Arrays are structures that store a sequence of data. We can access (and update) the data using bracket notation: myArray[index]. We can add and remove elements from the back using push() and pop(), respectively. We can also add and remove elements at the front using shift() and unshift(), respectively, or in the middle using splice(). We can search using find(). The specifics of how JavaScript performs these operations is not in the scope of this article, but an important thing to keep in mind is this: some operations take longer than others.
For example, we can get the first item of the array very easily. But what if we wanted to add or delete an item at the beginning of the array? Even though this is just one function call away, the indices of every item in the array would have to change, so this operation would be more expensive in terms of computation (check this Wikipedia entry out to learn more). What if we need to regularly add and delete items from the front of the array? Could we do it more efficiently? The answer is yes!
Enter Linked Lists
Linked lists are a data structure made up of nodes. A node is simply a structure composed of some data and one or more pointers. A pointer is just a reference to another node. So now instead of an indexed collection of data (an array), we have a bunch of data where each item has a link to the next one. We refer to the first item of a linked list as the head and the last item as the tail.
I will show you two types of linked lists: singly and doubly linked lists. The general concept of both is the same, there is really just one difference: each node in a singly linked list contains a pointer to the next node in the list, while each node in a doubly linked list contains a pointer to the next node and a pointer to the previous node in the list.
Singly Linked Lists
Let’s implement a linked list with some basic functionality. To begin our implementation of a singly linked list let’s define our ListNode and our SinglyLinkedList classes:
When we initialize our list, the head is null because we have no data, and we keep track of the size of our list. Think of how we would calculate the size of our list if we didn’t keep track of the size within our list.
Now we are ready to add some data to our list. Let’s implement the function insertAtHead:
We first create a ListNode with our data. This newNode will be the new head of our list. If the list was empty before, we are done. If there were elements in the list, we need to make sure that the new head points to the old head. Finally, we increment the size of our list.
Let’s tackle the deletion problem now. Let’s remove the head of a list.
We first check if there are actually any elements in the list. If we indeed have elements, the next pointer of our current head will become the new head. And let’s not forget to decrement the size of our list.
Let’s think about how we can find an element somewhere in the middle of the array and delete it. We will need to find the element by its value, and keep track and the node right before. Once we find the element we want to remove, we can just update the pointer on the previous element, and decrement our size variable.

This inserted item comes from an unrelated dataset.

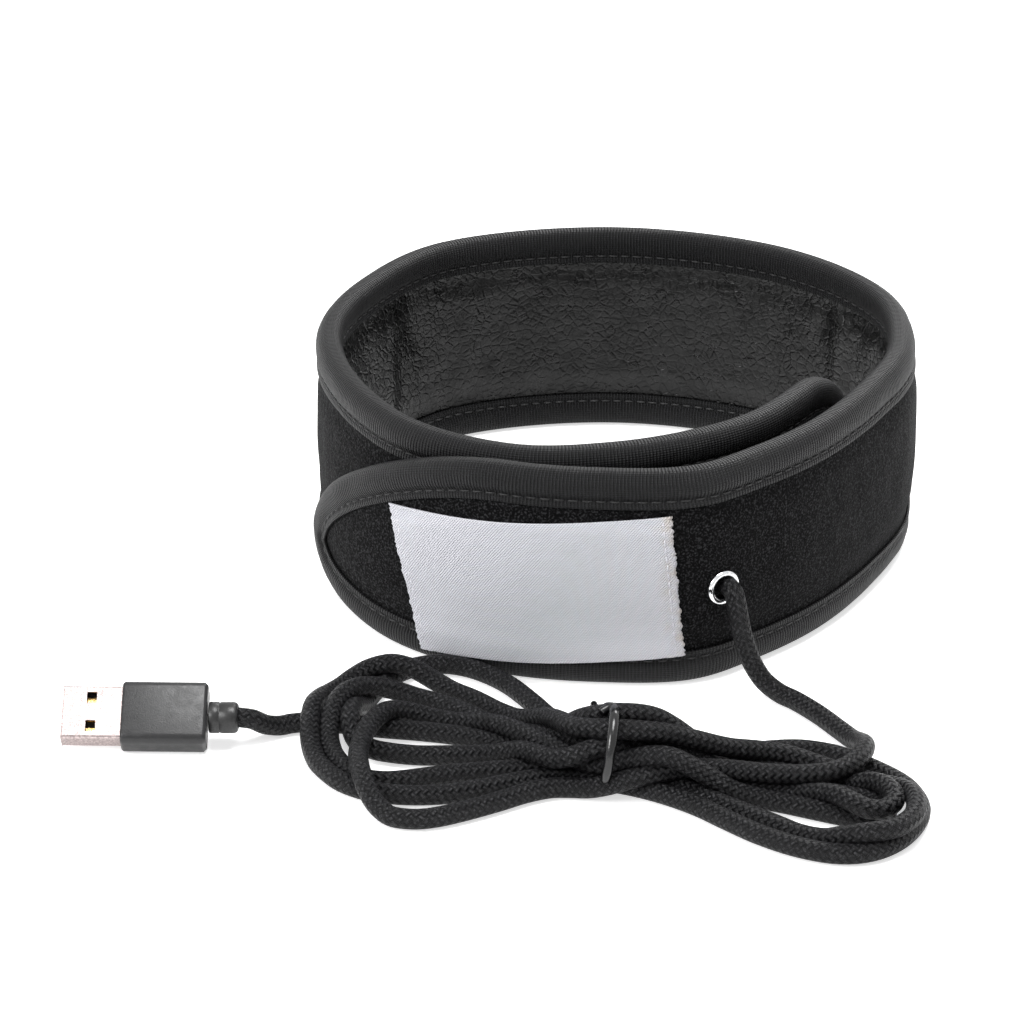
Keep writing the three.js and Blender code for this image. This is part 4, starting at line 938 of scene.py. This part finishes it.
# The studio: a white floor, an even white surround and three soft lights.
def studio():
    mesh = bpy.data.meshes.new("floor")
    mesh.from_pydata([(-4, -4, 0), (4, -4, 0), (4, 4, 0), (-4, 4, 0)], [], [(0, 1, 2, 3)])
    floor = bpy.data.objects.new("floor", mesh)
    floor.location.z = -0.0002
    bpy.context.collection.objects.link(floor)
    f = Finish("floor", (0.85, 0.85, 0.85), 0.9, Emission_Color=(1, 1, 1))
    rays = f.node("LightPath").outputs
    shown = f.math("MAXIMUM", rays["Is Camera Ray"], rays["Is Glossy Ray"])
    f.put(f.skin, "Emission Strength", f.math("MULTIPLY", shown, 0.62))
    f.put(f.skin, "Specular IOR Level", 0.1)
    mesh.materials.append(f.mat)
    world = bpy.data.worlds.new("surround")
    bpy.context.scene.world = world
    world.use_nodes = True
    sky = world.node_tree.nodes["Background"]
    sky.inputs[0].default_value = (1, 1, 1, 1)
    path_kind = world.node_tree.nodes.new("ShaderNodeLightPath")
    strength = world.node_tree.nodes.new("ShaderNodeMapRange")
    strength.inputs[3].default_value = 0.36
    strength.inputs[4].default_value = 1.0
    shown = world.node_tree.nodes.new("ShaderNodeMath")
    shown.operation = "MAXIMUM"
    world.node_tree.links.new(path_kind.outputs["Is Camera Ray"], shown.inputs[0])
    world.node_tree.links.new(path_kind.outputs["Is Glossy Ray"], shown.inputs[1])
    world.node_tree.links.new(shown.outputs[0], strength.inputs[0])
    world.node_tree.links.new(strength.outputs[0], sky.inputs[1])
    for name, spot, size, power in (
            ("top", (0.05, -0.1, 0.95), 0.5, 9), ("left", (-0.75, -0.55, 0.6), 0.45, 7),
            ("back", (0.35, 0.85, 0.55), 0.5, 6)):
        data = bpy.data.lights.new(name, "AREA")
        data.shape = "DISK"
        data.size = size
        data.energy = power
        lamp = bpy.data.objects.new(name, data)
        lamp.location = spot
        lamp.rotation_euler = (Vector((0, -0.03, 0.02)) - Vector(spot)).to_track_quat("-Z", "Y").to_euler()
        bpy.context.collection.objects.link(lamp)


studio()
bpy.context.scene.view_settings.view_transform = "Standard"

Feel free to play with the singly linked list in this CodePen.
What if instead of inserting a node at the end, we wanted to remove the last node? With a reference to the tail, we can insert a new node because we can simply update the old tail’s pointer. But if we wanted to delete the tail, we would need access to the node immediately before it.
Enter Doubly Linked Lists
So what if every node contained a reference to both the previous node and the next node? Now we can insert and delete at both the head and the tail without any traversal.
Great, let’s implement it. We can start by modifying our ListNode slightly and List classes slightly:
As you can see, we now have our data, and two pointers, previous and next, and a reference to the tail of our list.
Inserting and deleting nodes will be very similar to what we did when using singly linked lists, but now we do not need to keep track of the previous node (we just use our trusty pointer). Keep in mind that in every operation we need to update two pointers instead of one.
With doubly linked lists, we can start traversing the list and add or remove elements from both the head and the tail. I’ve created this CodePen for you to play with a doubly linked list.
So why do we need another data structure?
Data structures are tools that help developers get the job done. If you needed to drive a nail into the wall, a hammer would be the tool to get the job done. A sturdy screwdriver could also get the job done, but with a hammer at hand, why choose another tool?
The same applies to data structures. Different data structures are better suited for different operations. If your application requires a lot of random access you should probably use an array. But if your application requires a lot of insertions and deletions at the head, a linked list is probably a better choice. Linked lists can be useful to implement some other data structures, such as stacks or queues. Oftentimes, edges in graphs are represented as adjacency lists, too. If you think of a chess game, you can think of the sequence of moves as a linked list. If you ever read a Wikipedia article and fall into a black hole and clicking link after link, you can think of this as a linked list as well: when you hit back on your browser, you are traversing the linked list of your browsers recent history.
Feel free to try things out to get more comfortable with linked lists. Keep in mind these implementations touch just the fundamentals. Here are some other functions that you can try to implement to get a better understanding of linked lists:
- Think about how we can access elements by “index”.
- Using the previous search, how can we insert and delete an element at index i?
- In our doubly linked list, implement a search/delete/insert at index i from the tail.
- Write a function to calculate the size of the list (without using our class variable)
- JavaScript’s function concat() is used to merge two arrays. Think of how you could merge two linked lists (hint: This is a very fast operation!)
References:
Groner, Loiane. Learning JavaScript Data Structures and Algorithms: Write complex and powerful JavaScript code using the latest ECMAScript, 3rd Edition, Packt Publishing, Limited, 2018.
Bae, Sammie. Javascript Data Structures and Algorithms: An Introduction to Understanding and Implementing Core Data Structure and Algorithm Fundamentals. Apress, 2019.